— START Information shown —

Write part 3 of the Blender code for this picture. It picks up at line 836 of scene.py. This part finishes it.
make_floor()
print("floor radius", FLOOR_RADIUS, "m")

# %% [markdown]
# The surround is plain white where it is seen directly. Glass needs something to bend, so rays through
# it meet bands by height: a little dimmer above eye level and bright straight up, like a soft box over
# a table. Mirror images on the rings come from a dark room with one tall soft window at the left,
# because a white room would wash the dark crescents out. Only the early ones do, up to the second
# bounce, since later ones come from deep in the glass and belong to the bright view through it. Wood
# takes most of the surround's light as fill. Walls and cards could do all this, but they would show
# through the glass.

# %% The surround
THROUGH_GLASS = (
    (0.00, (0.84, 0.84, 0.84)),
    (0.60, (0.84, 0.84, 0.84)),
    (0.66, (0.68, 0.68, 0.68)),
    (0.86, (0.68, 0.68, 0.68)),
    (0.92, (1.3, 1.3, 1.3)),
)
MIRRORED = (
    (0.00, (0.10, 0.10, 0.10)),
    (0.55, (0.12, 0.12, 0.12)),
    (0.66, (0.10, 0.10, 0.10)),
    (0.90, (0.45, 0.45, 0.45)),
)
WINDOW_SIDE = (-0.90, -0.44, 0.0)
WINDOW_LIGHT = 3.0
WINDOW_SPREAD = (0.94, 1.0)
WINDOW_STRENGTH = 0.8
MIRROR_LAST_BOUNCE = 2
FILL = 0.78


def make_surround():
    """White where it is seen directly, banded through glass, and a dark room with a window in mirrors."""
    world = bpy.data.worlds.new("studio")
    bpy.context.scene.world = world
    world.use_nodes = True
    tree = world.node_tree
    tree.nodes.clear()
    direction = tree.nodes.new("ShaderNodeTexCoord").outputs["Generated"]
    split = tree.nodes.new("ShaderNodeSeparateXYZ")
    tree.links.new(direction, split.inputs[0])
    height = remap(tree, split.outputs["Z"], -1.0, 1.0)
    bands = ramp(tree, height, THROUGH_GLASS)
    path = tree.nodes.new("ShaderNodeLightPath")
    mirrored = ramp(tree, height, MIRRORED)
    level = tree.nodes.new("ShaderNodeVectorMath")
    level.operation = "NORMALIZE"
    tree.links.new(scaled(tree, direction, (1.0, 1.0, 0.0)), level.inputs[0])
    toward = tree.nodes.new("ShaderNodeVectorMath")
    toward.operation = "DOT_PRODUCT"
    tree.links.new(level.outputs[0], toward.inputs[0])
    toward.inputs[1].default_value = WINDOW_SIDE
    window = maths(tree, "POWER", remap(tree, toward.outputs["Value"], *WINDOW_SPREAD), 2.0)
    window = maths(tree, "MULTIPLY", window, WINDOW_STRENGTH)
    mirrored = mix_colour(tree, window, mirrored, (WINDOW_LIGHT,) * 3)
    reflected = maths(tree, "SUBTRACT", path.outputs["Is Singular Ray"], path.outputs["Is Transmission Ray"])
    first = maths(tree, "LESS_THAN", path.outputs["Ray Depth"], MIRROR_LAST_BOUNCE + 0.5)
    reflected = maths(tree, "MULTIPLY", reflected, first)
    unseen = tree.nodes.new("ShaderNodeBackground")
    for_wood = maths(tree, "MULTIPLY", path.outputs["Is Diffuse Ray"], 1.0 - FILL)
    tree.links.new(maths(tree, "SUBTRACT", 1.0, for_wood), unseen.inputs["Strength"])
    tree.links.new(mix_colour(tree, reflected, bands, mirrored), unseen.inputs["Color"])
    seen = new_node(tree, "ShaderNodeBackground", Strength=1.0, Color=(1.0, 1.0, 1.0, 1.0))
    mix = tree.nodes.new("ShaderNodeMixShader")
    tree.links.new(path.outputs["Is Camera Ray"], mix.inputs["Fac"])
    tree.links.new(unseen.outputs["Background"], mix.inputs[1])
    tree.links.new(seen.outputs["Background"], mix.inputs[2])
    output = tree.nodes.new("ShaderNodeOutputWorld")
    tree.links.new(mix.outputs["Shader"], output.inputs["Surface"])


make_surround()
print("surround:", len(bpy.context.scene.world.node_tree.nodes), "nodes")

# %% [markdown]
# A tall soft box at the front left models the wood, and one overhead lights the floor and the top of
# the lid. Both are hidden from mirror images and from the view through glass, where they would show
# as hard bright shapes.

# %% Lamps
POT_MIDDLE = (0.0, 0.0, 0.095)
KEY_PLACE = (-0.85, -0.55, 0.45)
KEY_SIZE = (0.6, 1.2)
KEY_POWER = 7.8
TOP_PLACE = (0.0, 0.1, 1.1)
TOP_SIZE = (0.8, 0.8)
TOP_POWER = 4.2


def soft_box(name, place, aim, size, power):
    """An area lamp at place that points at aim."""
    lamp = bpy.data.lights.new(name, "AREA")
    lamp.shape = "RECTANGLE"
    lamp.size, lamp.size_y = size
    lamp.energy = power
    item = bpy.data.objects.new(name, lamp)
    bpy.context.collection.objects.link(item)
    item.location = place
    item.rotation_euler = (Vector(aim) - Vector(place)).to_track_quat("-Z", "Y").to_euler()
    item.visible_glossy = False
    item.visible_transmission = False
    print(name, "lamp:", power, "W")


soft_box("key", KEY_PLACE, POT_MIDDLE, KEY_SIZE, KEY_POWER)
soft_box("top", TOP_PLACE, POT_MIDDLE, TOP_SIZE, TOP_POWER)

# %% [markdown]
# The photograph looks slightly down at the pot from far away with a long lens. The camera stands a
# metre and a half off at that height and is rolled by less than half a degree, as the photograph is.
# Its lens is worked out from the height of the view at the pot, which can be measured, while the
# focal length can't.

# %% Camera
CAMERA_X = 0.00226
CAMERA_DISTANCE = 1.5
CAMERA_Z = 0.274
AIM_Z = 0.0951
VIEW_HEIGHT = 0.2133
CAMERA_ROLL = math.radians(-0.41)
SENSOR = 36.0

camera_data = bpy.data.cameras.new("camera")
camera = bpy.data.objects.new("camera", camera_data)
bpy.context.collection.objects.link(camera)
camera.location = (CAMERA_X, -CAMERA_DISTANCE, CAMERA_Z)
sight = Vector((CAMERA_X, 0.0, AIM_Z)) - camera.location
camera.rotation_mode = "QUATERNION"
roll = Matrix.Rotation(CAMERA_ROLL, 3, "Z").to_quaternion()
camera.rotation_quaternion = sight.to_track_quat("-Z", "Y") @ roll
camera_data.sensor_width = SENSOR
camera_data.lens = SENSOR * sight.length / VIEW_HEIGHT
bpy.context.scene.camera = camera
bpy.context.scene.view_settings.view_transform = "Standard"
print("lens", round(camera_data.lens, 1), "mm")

— END Information shown —

- _Exercise details_:
Reply with the number of lines in the data that include the string "scene" and nothing else.

- _Result_:
5